L’esplosione della piattaforma petrolifera Deepwater Horizon nel Golfo del Messico, avvenuta a fine aprile, sta provocando uno dei disastri ambientali più gravi della storia: di conseguenza, la compagnia British Petroleum, responsabile della piattaforma, è alle prese con un caso colossale di “management della crisi“.
A prova di ciò, basta considerare il fatto che in un mese e mezzo le azioni della compagnia sono calate quasi del 50%. Come si sta muovendo British Petroleum per comunicare la crisi, in particolare nel Web 2.0? Un articolo di Umberto Rapetto su “Il Sole 24 Ore” del 10 giugno riporta la notizia di ingenti investimenti per posizionare il sito della compagnia al primo posto nelle ricerche su Google e Yahoo!, in USA, per parole chiave come “oil” e “oil spill”.
Ciò serve chiaramente per indirizzare chi cerca informazioni sul sito ufficiale della British Petroleum, che dedica una sezione speciale molto articolata alla “Gulf of Mexico Response“: si è fatto ricorso al Web 2.0 anche per ricevere idee e consigli dal basso, mentre Twitter, Facebook YouTube, Flickr e il sistema di Feed Rss vengono utilizzati per dare continui aggiornamenti.
Ai video caricati su YouTube attraverso il canale ufficiale, tuttavia, è stata disabilitata la funzione commento. Ciò vale anche per un video di “scuse” da parte del chief executive BP, Tony Hayward, che ha suscitato polemiche per il modo in cui è stato concepito e montato (quasi un video promozionale).
Nella pagina Facebook della compagnia è possibile fare commenti, ma c’è una politica esplicita di controllo: si vuole una conversazione “costruttiva e rispettosa” e ci si riserva il diritto di disabilitare i commenti che appaiano “osceni, indecenti o volgari”; o ancora, che contengano attacchi “ad hominem” o siano diffamatori e ingiuriosi.

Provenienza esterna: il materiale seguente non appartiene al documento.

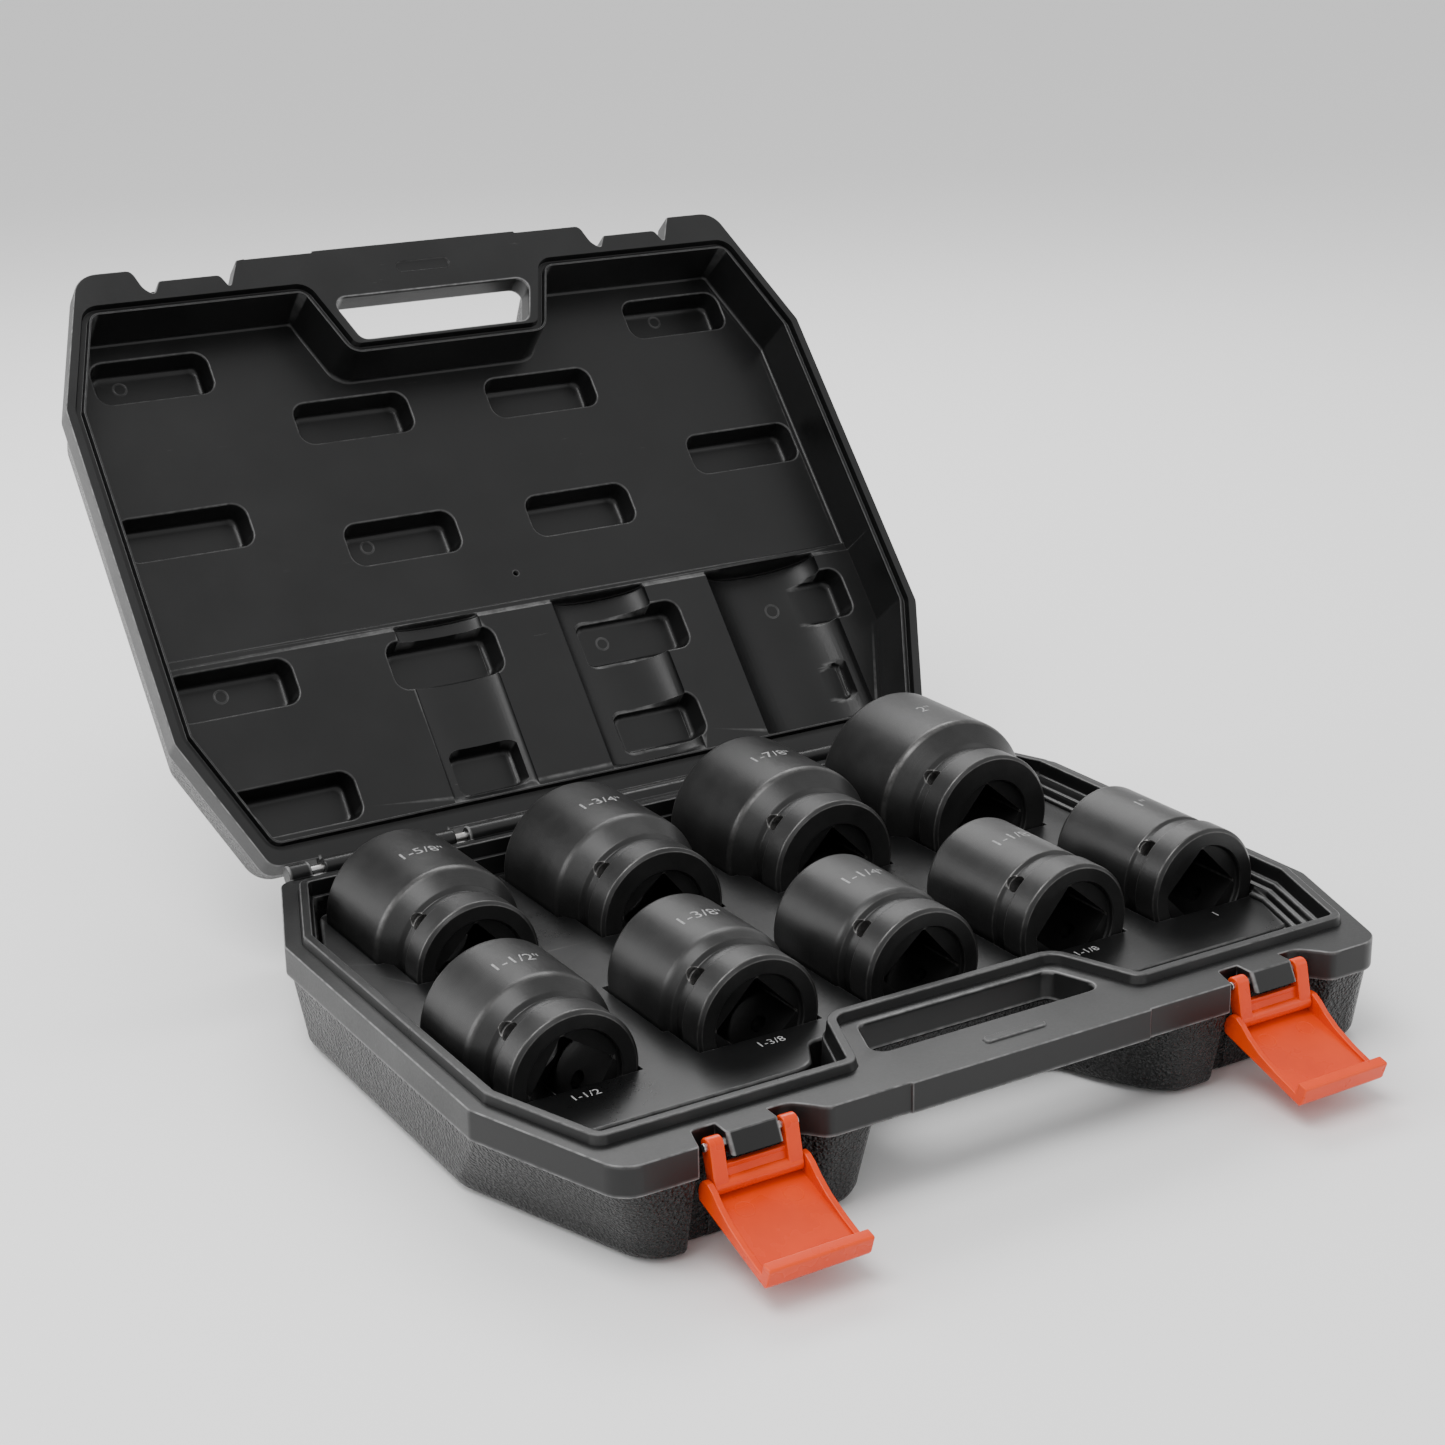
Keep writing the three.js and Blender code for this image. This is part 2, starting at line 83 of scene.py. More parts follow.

Una nota curiosa, in tutta questa vicenda, è che nel menu relativo alla voce “About BP”, la parte relativa alla “nostra storia” è accompagnata da un’immagine dei Puffi: personaggi che sono associati a un immaginario ecologista, per quanto ingenuo. Da un punto di vista ecologico, poi, uno dei verbi più utilizzati in questa vicenda, “risarcire”, significa poco: in un sistema complesso come lo sono quelli ecologici, superata una certa soglia, i danni hanno conseguenze irreversibili. Considerando gli sforzi e gli investimenti di British Petroleum, resta da chiedersi se “ripulire” il Golfo del Messico è impresa tanto difficile quanto “ripulire” la propria immagine nel Web.